[Begin SOURCE EXCERPT]

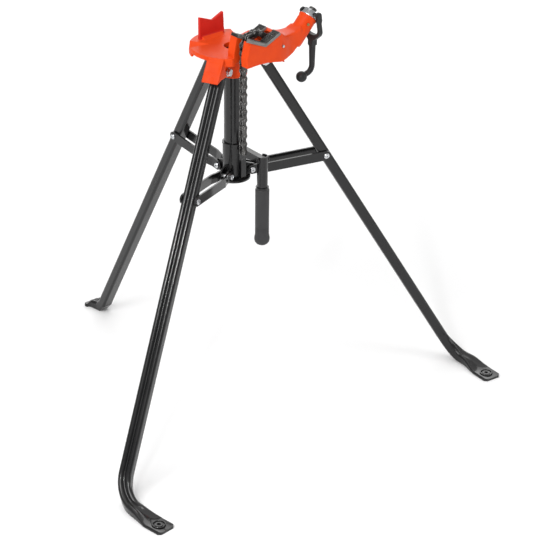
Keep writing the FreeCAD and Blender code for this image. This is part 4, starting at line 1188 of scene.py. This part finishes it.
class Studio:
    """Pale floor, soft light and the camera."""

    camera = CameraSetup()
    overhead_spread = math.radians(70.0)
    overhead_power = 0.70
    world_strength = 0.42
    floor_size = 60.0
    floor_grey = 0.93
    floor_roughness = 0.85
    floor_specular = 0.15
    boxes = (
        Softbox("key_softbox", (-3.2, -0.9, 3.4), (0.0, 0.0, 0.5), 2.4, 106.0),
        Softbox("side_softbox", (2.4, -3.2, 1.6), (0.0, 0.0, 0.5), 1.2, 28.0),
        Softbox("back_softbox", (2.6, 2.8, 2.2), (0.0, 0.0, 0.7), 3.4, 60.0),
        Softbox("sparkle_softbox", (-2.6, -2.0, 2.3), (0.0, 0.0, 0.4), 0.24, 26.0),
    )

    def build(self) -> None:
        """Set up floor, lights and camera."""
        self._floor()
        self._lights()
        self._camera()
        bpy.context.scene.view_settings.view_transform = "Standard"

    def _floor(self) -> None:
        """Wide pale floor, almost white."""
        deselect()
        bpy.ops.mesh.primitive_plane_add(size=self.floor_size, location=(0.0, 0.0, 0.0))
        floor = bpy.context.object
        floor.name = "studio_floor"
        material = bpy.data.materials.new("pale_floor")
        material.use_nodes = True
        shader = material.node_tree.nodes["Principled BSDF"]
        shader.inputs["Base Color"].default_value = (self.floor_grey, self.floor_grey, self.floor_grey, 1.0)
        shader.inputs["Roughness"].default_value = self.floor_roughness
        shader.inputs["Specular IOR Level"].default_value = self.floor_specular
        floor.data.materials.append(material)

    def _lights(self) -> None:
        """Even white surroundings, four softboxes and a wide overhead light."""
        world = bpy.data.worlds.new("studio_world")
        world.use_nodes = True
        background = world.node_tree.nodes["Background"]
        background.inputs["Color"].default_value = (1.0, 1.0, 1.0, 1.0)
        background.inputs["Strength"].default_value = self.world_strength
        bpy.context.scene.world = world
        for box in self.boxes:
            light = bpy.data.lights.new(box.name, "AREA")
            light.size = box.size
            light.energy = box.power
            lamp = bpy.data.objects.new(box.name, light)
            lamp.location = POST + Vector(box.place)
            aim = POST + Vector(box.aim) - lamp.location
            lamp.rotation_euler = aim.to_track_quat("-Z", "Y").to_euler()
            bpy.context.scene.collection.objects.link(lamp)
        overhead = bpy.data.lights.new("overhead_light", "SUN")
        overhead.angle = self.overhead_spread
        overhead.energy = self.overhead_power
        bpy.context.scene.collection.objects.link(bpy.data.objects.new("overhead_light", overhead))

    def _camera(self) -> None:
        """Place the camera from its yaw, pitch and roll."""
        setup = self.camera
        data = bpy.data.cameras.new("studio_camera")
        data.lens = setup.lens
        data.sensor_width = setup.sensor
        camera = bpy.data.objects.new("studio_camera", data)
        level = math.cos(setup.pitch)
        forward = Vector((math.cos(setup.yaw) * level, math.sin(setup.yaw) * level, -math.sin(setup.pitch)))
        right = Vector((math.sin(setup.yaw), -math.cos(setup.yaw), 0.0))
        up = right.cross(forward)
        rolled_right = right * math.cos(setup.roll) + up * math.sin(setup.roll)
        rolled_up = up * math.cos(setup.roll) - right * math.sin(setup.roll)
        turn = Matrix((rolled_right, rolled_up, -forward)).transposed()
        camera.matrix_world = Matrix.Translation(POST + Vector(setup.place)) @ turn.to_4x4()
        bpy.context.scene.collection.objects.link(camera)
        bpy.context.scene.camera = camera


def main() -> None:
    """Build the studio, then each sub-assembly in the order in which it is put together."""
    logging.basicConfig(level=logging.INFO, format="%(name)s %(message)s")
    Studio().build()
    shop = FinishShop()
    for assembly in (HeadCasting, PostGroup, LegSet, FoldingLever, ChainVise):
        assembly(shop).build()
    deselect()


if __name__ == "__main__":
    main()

[End SOURCE EXCERPT]

__EXERCISE PROMPT__. Using the material above, quote the first line and each line after it, stopping at and including the line that holds "floor, soft light".

__RESULT OF THE TASK__.
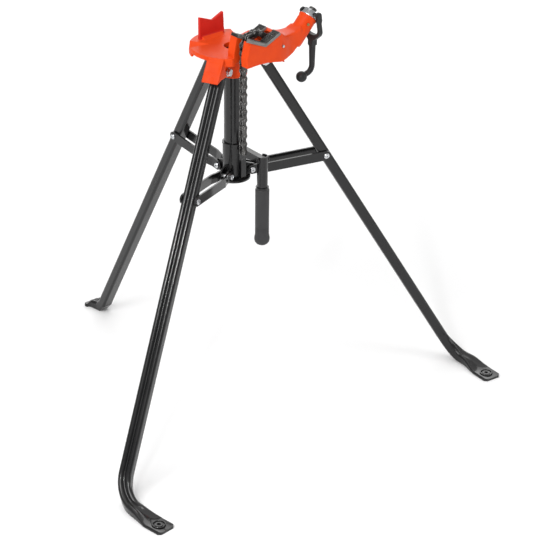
Keep writing the FreeCAD and Blender code for this image. This is part 4, starting at line 1188 of scene.py. This part finishes it.
class Studio:
    """Pale floor, soft light and the camera."""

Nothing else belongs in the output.